When I toggle between the two images and just look at the histogram, I can see the histogram is spread more broadly on the 5D III (but then you didn't use the same background so that might explain it.  And possibly subtle variances in light level since the subject isn't in sunlight.)

 

You're not collecting good comparable data.  Ideally you'd photograph a gray card in identical light with identical background (and I do mean IDENTICAL... not merelely similar enough that most people wouldn't fuss over it) and taken at the same time in IDENTICAL light (again... if clouds are moving in and out and brightness is varying... you've invalidated the test.)

 

In order to isolate the difference between cameras, you have to make sure there are zero difference between the subject (not just very little difference... it most be none, zero, nada, zilch.)  

 

Otherwise you can fall into the trap of "selective data" (using examples that support your hypothesis and ignoring the examples that contradict your hypothesis.)  

 

 

 


I don't know why the temp & tint change themselves.. I had both of them set to 7300K, I believe, but it would appear I'm shooting at 2 different WB's. And I'm afraid that might be part of the problem.


I don't know how to convert a CR2 to a 16-bit TIFF, but I'm willing to try.
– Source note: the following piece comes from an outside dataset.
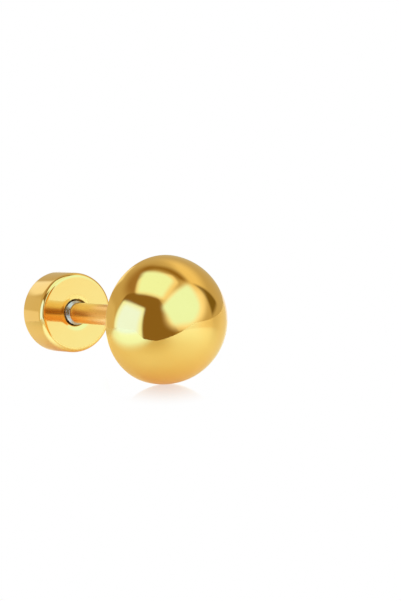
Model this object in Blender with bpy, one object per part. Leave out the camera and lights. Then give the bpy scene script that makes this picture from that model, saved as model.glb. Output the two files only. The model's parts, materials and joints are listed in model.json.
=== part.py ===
"""A stud earring as it lies on a table: a polished half ball on a straight post,
and a round back that screws onto the post's bare steel thread.

The head faces -Y and the back +Y. The head's rim and the back's rim both rest on the surface at
Z = 0, each on a shallow flat, so the post slopes down from the larger head to the smaller back. The
origin is the middle of the footprint, under the middle of the length."""

import math

import bmesh
import bpy
from mathutils import Matrix, Vector

# Driving dimensions, in metres
HEAD_RADIUS = 0.0040
HEAD_EDGE_ROUND = 0.00015
POST_RADIUS = 0.00065
POST_LENGTH = 0.0110
SOLDER_FILLET = 0.00022
BACK_RADIUS = 0.0025
BACK_THICKNESS = 0.0025
BACK_FRONT_ROUND = 0.00020
BACK_REAR_ROUND = 0.00020
HOLE_RADIUS = 0.00084
HOLE_DEPTH = 0.00190
HOLE_CHAMFER = 0.00004

# The fine thread rolled on the post, 80 turns to the inch
THREAD_RADIUS = 0.00076
THREAD_ROOT_RADIUS = 0.00058
THREAD_PITCH = 0.00032
THREAD_SHOWN = 0.00030
THREAD_SHOULDER_FADE = 0.00010
THREAD_IN_BACK = 0.00150

# The head is soldered a little off square, nodding down in front
HEAD_NOD = math.radians(4.0)

# The round pieces rest on flats this deep, without which they would roll
REST_FLAT = 0.00015
SURFACE_SIZE = 0.040

# Facets: a side, not a corner, points down
SIDES = 36
HALF_SIDE = math.pi / SIDES
DOME_STEPS = 12
ROUND_STEPS = 3
THREAD_RINGS_PER_TURN = 4
POST_ROOT_IN_HEAD = 0.0004

GOLD = (0.91, 0.60, 0.20, 1.0)
STEEL = (0.62, 0.61, 0.59, 1.0)


def clear_scene():
    for obj in list(bpy.data.objects):
        bpy.data.objects.remove(obj, do_unlink=True)


def polished_metal(name, colour, roughness):
    material = bpy.data.materials.new(name)
    material.use_nodes = True
    shader = material.node_tree.nodes["Principled BSDF"]
    shader.inputs["Base Color"].default_value = colour
    shader.inputs["Metallic"].default_value = 1.0
    shader.inputs["Roughness"].default_value = roughness
    return material


def arc(centre_radius, centre_height, size, start, end, steps):
    """Points (radius, height) on an arc, by angle from the outward direction towards +Z."""
    points = []
    for step in range(steps + 1):
        angle = math.radians(start + (end - start) * step / steps)
        points.append((centre_radius + size * math.cos(angle), centre_height + size * math.sin(angle)))
    return points


def turned(profile):
    """A bmesh turned about Z from a profile of (radius, height) points that starts and ends on the axis."""
    shape = bmesh.new()
    corners = [shape.verts.new((radius, 0.0, height)) for radius, height in profile]
    edges = [shape.edges.new(pair) for pair in zip(corners, corners[1:])]
    bmesh.ops.spin(
        shape,
        geom=corners + edges,
        cent=(0.0, 0.0, 0.0),
        axis=(0.0, 0.0, 1.0),
        angle=2 * math.pi,
        steps=SIDES,
        use_merge=True,
    )
    bmesh.ops.remove_doubles(shape, verts=shape.verts[:], dist=1e-7)
    bmesh.ops.rotate(shape, verts=shape.verts[:], cent=(0, 0, 0), matrix=Matrix.Rotation(HALF_SIDE, 3, "Z"))
    bmesh.ops.recalc_face_normals(shape, faces=shape.faces[:])
    return shape


def piece(name, shape, materials):
    mesh = bpy.data.meshes.new(name)
    shape.to_mesh(mesh)
    shape.free()
    for material in materials:
        mesh.materials.append(material)
    mesh.shade_smooth()
    mesh.set_sharp_from_angle(angle=math.radians(35))
    obj = bpy.data.objects.new(name, mesh)
    bpy.context.scene.collection.objects.link(obj)
    return obj


def helper(name, shape, materials):
    """A piece that only joins or cuts others."""
    obj = piece(name, shape, materials)
    obj.hide_render = True
    obj.display_type = "WIRE"
    return obj


def combine(obj, name, operation, other):
    step = obj.modifiers.new(name, "BOOLEAN")
    step.operation = operation
    step.solver = "EXACT"
    step.object = other


def empty(name, parent=None):
    obj = bpy.data.objects.new(name, None)
    obj.empty_display_size = HEAD_RADIUS
    obj.parent = parent
    bpy.context.scene.collection.objects.link(obj)
    return obj


def head_shape():
    """The half ball. Z = 0 is its flat back, and its round front is towards +Z."""
    rim = arc(HEAD_RADIUS - HEAD_EDGE_ROUND, HEAD_EDGE_ROUND, HEAD_EDGE_ROUND, -90, 0, ROUND_STEPS)
    dome = arc(0.0, HEAD_EDGE_ROUND, HEAD_RADIUS, 0, 90, DOME_STEPS)
    return turned([(0.0, 0.0)] + rim[:-1] + dome[:-1] + [(0.0, HEAD_EDGE_ROUND + HEAD_RADIUS)])


def thread_radius(height, angle, start, end):
    """The thread's surface: a ridge that climbs one pitch a turn and fades out at both ends."""
    turn = (height / THREAD_PITCH - angle / (2 * math.pi)) % 1.0
    ridge = 1.0 - abs(2.0 * turn - 1.0)
    fade = min(1.0, (height - start) / THREAD_PITCH, (end - height) / THREAD_SHOULDER_FADE)
    return THREAD_ROOT_RADIUS + (THREAD_RADIUS - THREAD_ROOT_RADIUS) * ridge * max(0.0, fade)


def post_shape():
    """The post, from its root inside the head at the top, down to the end of its thread. Z = 0 is the
    back's front face, where the thread goes in."""
    tip = -THREAD_IN_BACK
    shoulder = THREAD_SHOWN
    root = POST_LENGTH + POST_ROOT_IN_HEAD
    rings = round((shoulder - tip) / THREAD_PITCH * THREAD_RINGS_PER_TURN)
    thread = [(THREAD_ROOT_RADIUS, tip + (shoulder - tip) * ring / rings) for ring in range(rings + 1)]
    post = [
        (POST_RADIUS, shoulder + THREAD_SHOULDER_FADE),
        (POST_RADIUS, POST_LENGTH - SOLDER_FILLET),
    ]
    fillet = arc(
        POST_RADIUS + SOLDER_FILLET, POST_LENGTH - SOLDER_FILLET, SOLDER_FILLET, 180, 90, ROUND_STEPS
    )
    foot = [(POST_RADIUS + SOLDER_FILLET, root), (0.0, root)]
    shape = turned([(0.0, tip)] + thread + post + fillet[1:] + foot)
    for corner in shape.verts:
        if corner.co.xy.length > THREAD_ROOT_RADIUS / 2 and corner.co.z < shoulder:
            angle = math.atan2(corner.co.y, corner.co.x)
            corner.co.xy *= thread_radius(corner.co.z, angle, tip, shoulder) / corner.co.xy.length
    for face in shape.faces:
        face.material_index = int(face.calc_center_median().z < shoulder)
    return shape


def back_shape():
    """The screw back. Z = 0 is its front face, with the mouth of the blind hole in it."""
    rear = -BACK_THICKNESS
    hole = [
        (0.0, -HOLE_DEPTH),
        (HOLE_RADIUS, -HOLE_DEPTH),
        (HOLE_RADIUS, -HOLE_CHAMFER),
        (HOLE_RADIUS + HOLE_CHAMFER, 0.0),
    ]
    front_edge = arc(
        BACK_RADIUS - BACK_FRONT_ROUND, -BACK_FRONT_ROUND, BACK_FRONT_ROUND, 90, 0, ROUND_STEPS
    )
    rear_edge = arc(
        BACK_RADIUS - BACK_REAR_ROUND, rear + BACK_REAR_ROUND, BACK_REAR_ROUND, 0, -90, ROUND_STEPS
    )
    return turned(hole + front_edge + rear_edge + [(0.0, rear)])


def resting_slope():
    """How steeply the post climbs to the head when both rims touch the surface."""
    flat = math.cos(HALF_SIDE)
    rear_rim = BACK_THICKNESS - BACK_REAR_ROUND
    slope = 0.0
    for _ in range(20):
        head_tilt = slope - HEAD_NOD
        head_height = HEAD_RADIUS * flat * math.cos(head_tilt) - HEAD_EDGE_ROUND * math.sin(head_tilt)
        back_height = BACK_RADIUS * flat * math.cos(slope) + rear_rim * math.sin(slope)
        slope = math.asin((head_height - back_height) / POST_LENGTH)
    return slope


def surface_shape():
    """What the earring lies on: a block with its top at Z = 0."""
    shape = bmesh.new()
    bmesh.ops.create_cube(shape, size=SURFACE_SIZE)
    bmesh.ops.translate(shape, verts=shape.verts[:], vec=(0.0, 0.0, -SURFACE_SIZE / 2))
    return shape


def seat_on_surface(holder, pieces):
    """Moves the holder so that the pieces reach REST_FLAT below Z = 0, about the middle of their box."""
    bpy.context.view_layer.update()
    graph = bpy.context.evaluated_depsgraph_get()
    points = []
    for obj in pieces:
        solid = obj.evaluated_get(graph)
        points += [solid.matrix_world @ corner.co for corner in solid.data.vertices]
    low = Vector(min(point[axis] for point in points) for axis in range(3))
    high = Vector(max(point[axis] for point in points) for axis in range(3))
    middle = (low + high) / 2
    holder.location -= Vector((middle.x, middle.y, low.z + REST_FLAT))
    bpy.context.view_layer.update()


def build():
    clear_scene()
    gold = polished_metal("gold_plated_steel", GOLD, 0.08)
    steel = polished_metal("bare_steel", STEEL, 0.22)
    slope = resting_slope()

    earring = empty("earring")
    thread_axis = empty("thread_axis", earring)
    thread_axis.rotation_euler.x = math.pi / 2 - slope

    post = helper("post_form", post_shape(), [gold, steel])
    post.parent = thread_axis

    stud = piece("stud", head_shape(), [gold, steel])
    stud.parent = thread_axis
    stud.location.z = POST_LENGTH
    stud.rotation_euler.x = HEAD_NOD
    combine(stud, "solder", "UNION", post)

    screw_back = piece("screw_back", back_shape(), [gold])
    screw_back.parent = thread_axis

    seat_on_surface(earring, [stud, screw_back])
    surface = helper("surface", surface_shape(), [gold])
    for obj in (stud, screw_back):
        combine(obj, "rest_flat", "DIFFERENCE", surface)


build()
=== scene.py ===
import json
import math

import bmesh
import bpy
from mathutils import Matrix, Vector


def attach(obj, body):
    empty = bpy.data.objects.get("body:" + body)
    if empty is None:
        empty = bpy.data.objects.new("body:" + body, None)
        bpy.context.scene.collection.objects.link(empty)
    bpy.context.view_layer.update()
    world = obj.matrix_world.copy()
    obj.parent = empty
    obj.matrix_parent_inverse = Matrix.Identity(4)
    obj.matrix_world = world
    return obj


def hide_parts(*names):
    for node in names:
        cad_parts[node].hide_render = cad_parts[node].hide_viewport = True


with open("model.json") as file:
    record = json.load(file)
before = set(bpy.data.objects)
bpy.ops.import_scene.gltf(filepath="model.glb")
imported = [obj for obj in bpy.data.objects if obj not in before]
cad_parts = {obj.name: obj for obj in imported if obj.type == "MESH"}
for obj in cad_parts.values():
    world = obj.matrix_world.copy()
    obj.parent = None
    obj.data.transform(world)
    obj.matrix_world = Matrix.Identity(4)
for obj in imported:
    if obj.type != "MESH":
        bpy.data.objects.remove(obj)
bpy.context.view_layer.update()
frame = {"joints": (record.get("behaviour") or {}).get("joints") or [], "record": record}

MM = 0.001

# Sizes of the earring, in metres
HEAD_RADIUS = 0.0040
HEAD_EDGE_ROUND = 0.00015
POST_RADIUS = 0.00065
POST_LENGTH = 0.0110
BACK_RADIUS = 0.0025
BACK_THICKNESS = 0.0025
BACK_REAR_ROUND = 0.00020
HOLE_RADIUS = 0.00084
HOLE_DEPTH = 0.00190
HOLE_CHAMFER = 0.00004
MOUTH_RADIUS = HOLE_RADIUS + HOLE_CHAMFER

# The solder where the post meets the head, and the foot that the leaning head hides inside itself: this
# deep, and this many times as wide beyond the post as the fillet
SOLDER_FILLET = 0.00026
FOOT_IN_HEAD = 0.00015
FOOT_FLARE = 1.3

# The round of the back's front edge, and how many times as deep it is as it is wide
BACK_FRONT_ROUND = 0.00020
FRONT_ROUND_DEPTH = 2.0
FACE_RADIUS = BACK_RADIUS - BACK_FRONT_ROUND

# Polishing leaves the back's face a little hollow, with a shallow dish round the mouth of its hole
FACE_HOLLOW = 0.000014
DISH_RADIUS = 0.00112
DISH_DEPTH = 0.00002

# The fine thread, 80 turns to the inch, rolled on the post and cut in the back
THREAD_RADIUS = 0.00076
THREAD_ROOT_RADIUS = 0.00058
THREAD_PITCH = 0.00032
THREAD_SHOWN = 0.00022
THREAD_SHOULDER_FADE = 0.00010
THREAD_IN_BACK = 0.00150
TAPPED_CREST_RADIUS = 0.00080
NOSE_LENGTH = 0.00010
NOSE_RADIUS = 0.8 * THREAD_ROOT_RADIUS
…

With your naked eye, you can't tell a difference between the two images? I purposely put him in a lot of greenery (although, I did not know he was going to wear a green shirt). But my point in that was... my Mark 2 would have easily responded to all of the green very well, and handled it like a champ. However, my Mark 3... that's just not happening.

I will say, though, the background is identical. We stayed in this little 10-ft area of the yard. It might just be zoomed in, or panned to the left, or what have you.

I'm on my way out the door to take some more test shots, both WITH a WB tool and without. (I have the ExpoDisc.)